Exercise directions:
Write every line of the material out exactly as shown.

Provided data:

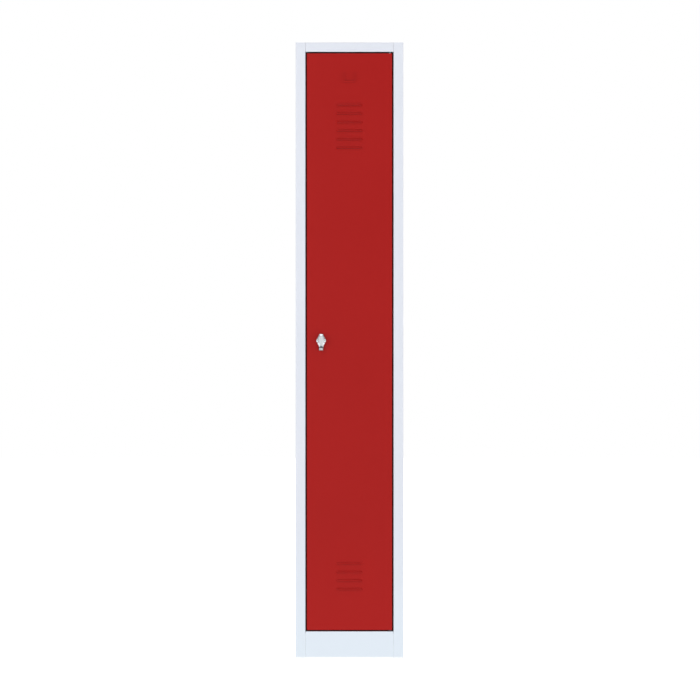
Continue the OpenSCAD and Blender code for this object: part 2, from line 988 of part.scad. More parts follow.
module cam_washer() {
    color(zinc)
        at_latch()
            difference() {
                latch_bar(cam_back, cam_back + washer_t, washer_d / 2);
                latch_bar(cam_back - over, cam_back + washer_t + over, screw_d / 2);
            }
}

module cam_screw() {
    head_y = cam_back + washer_t;
    color(zinc)
        at_latch() {
            latch_bar(head_y, head_y + screw_head_t, screw_head_d / 2);
            latch_bar(cam_back - screw_l, head_y, screw_d / 2);
        }
}

left_side_panel();
right_side_panel();
top_panel();
plinth();
floor_panel();
back_panel();
hat_shelf();
rail_bracket_left();
rail_bracket_right();
coat_rail();
upper_hinge_bush();
lower_hinge_bush();
door_buffers();
door_panel();
door_stiffener();
upper_hinge_pin();
lower_hinge_pin();
lock_base();
lock_nut();
lock_knob();
lock_cam();
cam_washer();
cam_screw();
coat_hook_left();
coat_hook_middle();
coat_hook_right();
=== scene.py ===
from math import cos, pi, radians, sin

import bmesh
import bpy
from mathutils import Matrix, Vector


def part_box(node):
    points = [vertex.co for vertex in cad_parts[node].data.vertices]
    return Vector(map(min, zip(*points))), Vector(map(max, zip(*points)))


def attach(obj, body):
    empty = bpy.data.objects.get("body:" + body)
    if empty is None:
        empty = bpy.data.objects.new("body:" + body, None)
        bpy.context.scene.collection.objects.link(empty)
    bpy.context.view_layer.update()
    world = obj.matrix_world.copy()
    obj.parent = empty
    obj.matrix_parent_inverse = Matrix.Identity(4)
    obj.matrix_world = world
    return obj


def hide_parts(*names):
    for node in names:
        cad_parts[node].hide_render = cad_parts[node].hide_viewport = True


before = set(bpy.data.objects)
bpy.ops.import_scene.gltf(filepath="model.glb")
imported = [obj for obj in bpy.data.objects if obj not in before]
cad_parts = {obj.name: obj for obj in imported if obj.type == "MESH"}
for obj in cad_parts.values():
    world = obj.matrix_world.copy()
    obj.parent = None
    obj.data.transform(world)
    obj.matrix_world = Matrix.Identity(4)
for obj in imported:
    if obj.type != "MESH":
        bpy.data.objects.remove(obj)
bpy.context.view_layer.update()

# ---------------------------------------------------------------- carcass
# Cold rolled steel sheet 0.8 mm thick, folded and spot welded. The whole carcass is sprayed
# with light grey polyester powder and baked, which gives a satin skin with a faint orange
# peel, slightly uneven in shade and gloss.
MM = 0.001
# The band above the floor in which a painted light, as if from the floor, fades out of the coat
LIT_FOOT_LOW, LIT_FOOT_HIGH = 30 * MM, 400 * MM
# Heights at which the open gap round the door gives way to the joints of plinth and rail
PLINTH_LOW, PLINTH_HIGH = 70 * MM, 76 * MM
RAIL_LOW, RAIL_HIGH = 1772 * MM, 1776 * MM


def linear(colour):
    """An sRGB hex colour as the linear values that the shaders take."""
    parts = [int(colour[i:i + 2], 16) / 255 for i in (1, 3, 5)]
    return [p / 12.92 if p <= 0.04045 else ((p + 0.055) / 1.055) ** 2.4 for p in parts] + [1]


def feed(node, sockets):
    """Links a node's inputs to other nodes' outputs, or fills in their values."""
    for name, source in sockets.items():
        if isinstance(source, bpy.types.NodeSocket):
            node.id_data.links.new(source, node.inputs[name])
        else:
            node.inputs[name].default_value = source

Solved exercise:
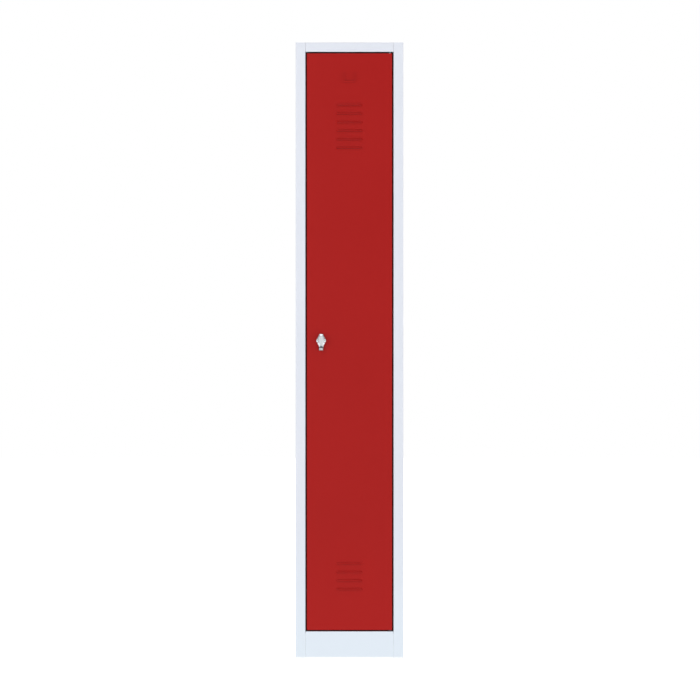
Continue the OpenSCAD and Blender code for this object: part 2, from line 988 of part.scad. More parts follow.
module cam_washer() {
    color(zinc)
        at_latch()
            difference() {
                latch_bar(cam_back, cam_back + washer_t, washer_d / 2);
                latch_bar(cam_back - over, cam_back + washer_t + over, screw_d / 2);
            }
}

module cam_screw() {
    head_y = cam_back + washer_t;
    color(zinc)
        at_latch() {
            latch_bar(head_y, head_y + screw_head_t, screw_head_d / 2);
            latch_bar(cam_back - screw_l, head_y, screw_d / 2);
        }
}

left_side_panel();
right_side_panel();
top_panel();
plinth();
floor_panel();
back_panel();
hat_shelf();
rail_bracket_left();
rail_bracket_right();
coat_rail();
upper_hinge_bush();
lower_hinge_bush();
door_buffers();
door_panel();
door_stiffener();
upper_hinge_pin();
lower_hinge_pin();
lock_base();
lock_nut();
lock_knob();
lock_cam();
cam_washer();
cam_screw();
coat_hook_left();
coat_hook_middle();
coat_hook_right();
=== scene.py ===
from math import cos, pi, radians, sin

import bmesh
import bpy
from mathutils import Matrix, Vector


def part_box(node):
    points = [vertex.co for vertex in cad_parts[node].data.vertices]
    return Vector(map(min, zip(*points))), Vector(map(max, zip(*points)))


def attach(obj, body):
    empty = bpy.data.objects.get("body:" + body)
    if empty is None:
        empty = bpy.data.objects.new("body:" + body, None)
        bpy.context.scene.collection.objects.link(empty)
    bpy.context.view_layer.update()
    world = obj.matrix_world.copy()
    obj.parent = empty
    obj.matrix_parent_inverse = Matrix.Identity(4)
    obj.matrix_world = world
    return obj


def hide_parts(*names):
    for node in names:
        cad_parts[node].hide_render = cad_parts[node].hide_viewport = True


before = set(bpy.data.objects)
bpy.ops.import_scene.gltf(filepath="model.glb")
imported = [obj for obj in bpy.data.objects if obj not in before]
cad_parts = {obj.name: obj for obj in imported if obj.type == "MESH"}
for obj in cad_parts.values():
    world = obj.matrix_world.copy()
    obj.parent = None
    obj.data.transform(world)
    obj.matrix_world = Matrix.Identity(4)
for obj in imported:
    if obj.type != "MESH":
        bpy.data.objects.remove(obj)
bpy.context.view_layer.update()

# ---------------------------------------------------------------- carcass
# Cold rolled steel sheet 0.8 mm thick, folded and spot welded. The whole carcass is sprayed
# with light grey polyester powder and baked, which gives a satin skin with a faint orange
# peel, slightly uneven in shade and gloss.
MM = 0.001
# The band above the floor in which a painted light, as if from the floor, fades out of the coat
LIT_FOOT_LOW, LIT_FOOT_HIGH = 30 * MM, 400 * MM
# Heights at which the open gap round the door gives way to the joints of plinth and rail
PLINTH_LOW, PLINTH_HIGH = 70 * MM, 76 * MM
RAIL_LOW, RAIL_HIGH = 1772 * MM, 1776 * MM


def linear(colour):
    """An sRGB hex colour as the linear values that the shaders take."""
    parts = [int(colour[i:i + 2], 16) / 255 for i in (1, 3, 5)]
    return [p / 12.92 if p <= 0.04045 else ((p + 0.055) / 1.055) ** 2.4 for p in parts] + [1]


def feed(node, sockets):
    """Links a node's inputs to other nodes' outputs, or fills in their values."""
    for name, source in sockets.items():
        if isinstance(source, bpy.types.NodeSocket):
            node.id_data.links.new(source, node.inputs[name])
        else:
            node.inputs[name].default_value = source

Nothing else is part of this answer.